Foreign rights is a specialised area of the industry. I don't always advise my authors to hold onto their foreign rights so I can do something with them - sometimes the publisher will have a much better chance of placing the book overseas, and I'll tell the author that. It all depends on who we know and who publishes what, and it's important to do what's best for the book. So I'm not saying that publishers who take world rights in these competitions are inherently bad, because it may be good for the author if the publisher handles those rights. For example, if the author doesn't have an agent who can manage those rights for them, how are they going to exploit them otherwise? And for the winning manuscript, I can see why the publisher wants them: they've invested time in the competition, they've chosen a winner and now they're going to invest time and money in them. Thus, they want to have the opportunity to make back some of that money by selling foreign rights.
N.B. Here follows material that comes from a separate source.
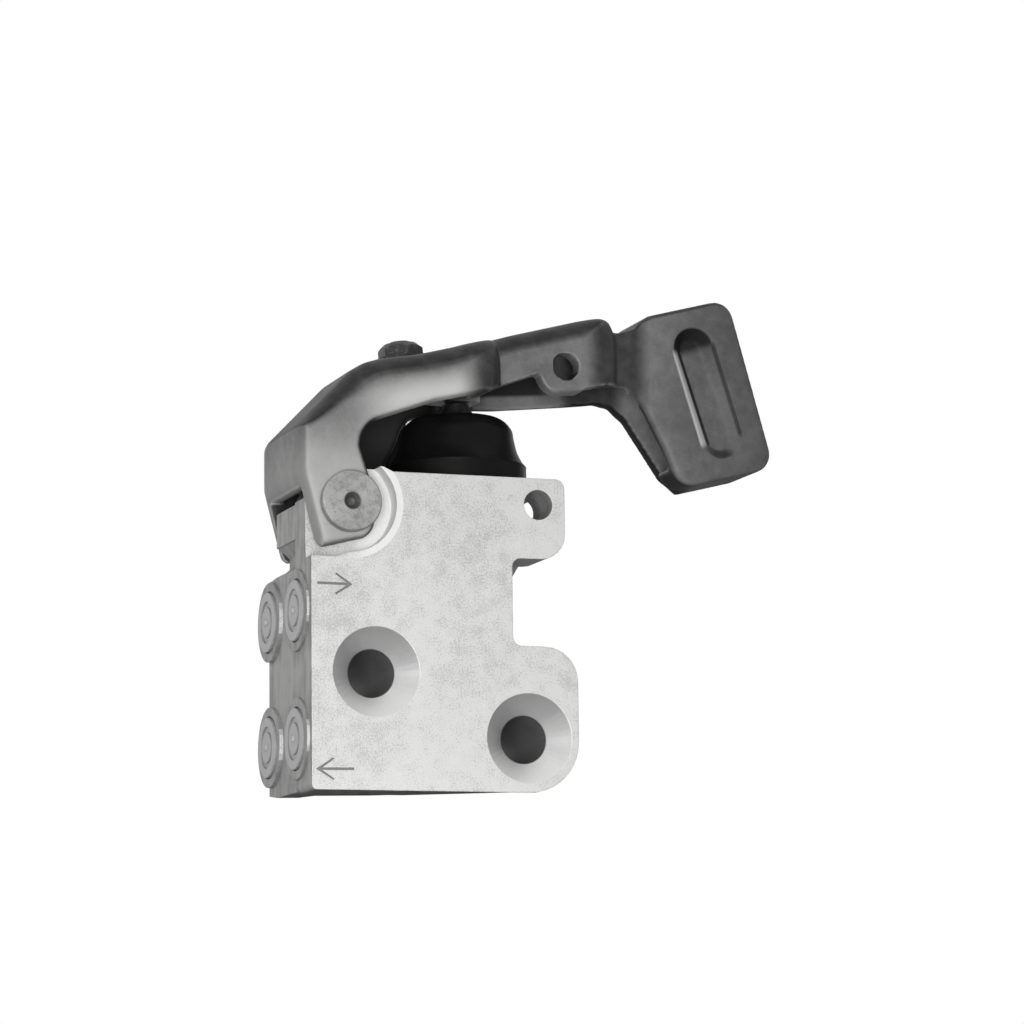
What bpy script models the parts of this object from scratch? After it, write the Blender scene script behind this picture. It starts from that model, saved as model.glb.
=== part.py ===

However, for the shortlisted writers this is not the case. The competition has served to bring their manuscripts to the publisher's attention, nothing more. They have not won; they will not automatically get an advance. The publisher is using the competition to find new talent, and that's fair enough, but the shortlisted writers should not then be subject to the same conditions as the winning manuscript. They should also be free to submit elsewhere. The Vogel Award, for example, is not an award for One Really Good Novel and Four Close Calls. It's an award for one novel alone. Once the winner is announced, the others should either be set free immediately or given a (short) time frame within which the publisher has exclusivity.
As for the royalties you mention, the author gets those - well, any money earned on sales of foreign rights or movie rights etc go against the advance, so you see royalties if you've earned out your advance. Any publishing contract that tells you that you're not entitled to a royalty on subsidiary rights (translation, movie and so on) is a contract you shouldn't sign.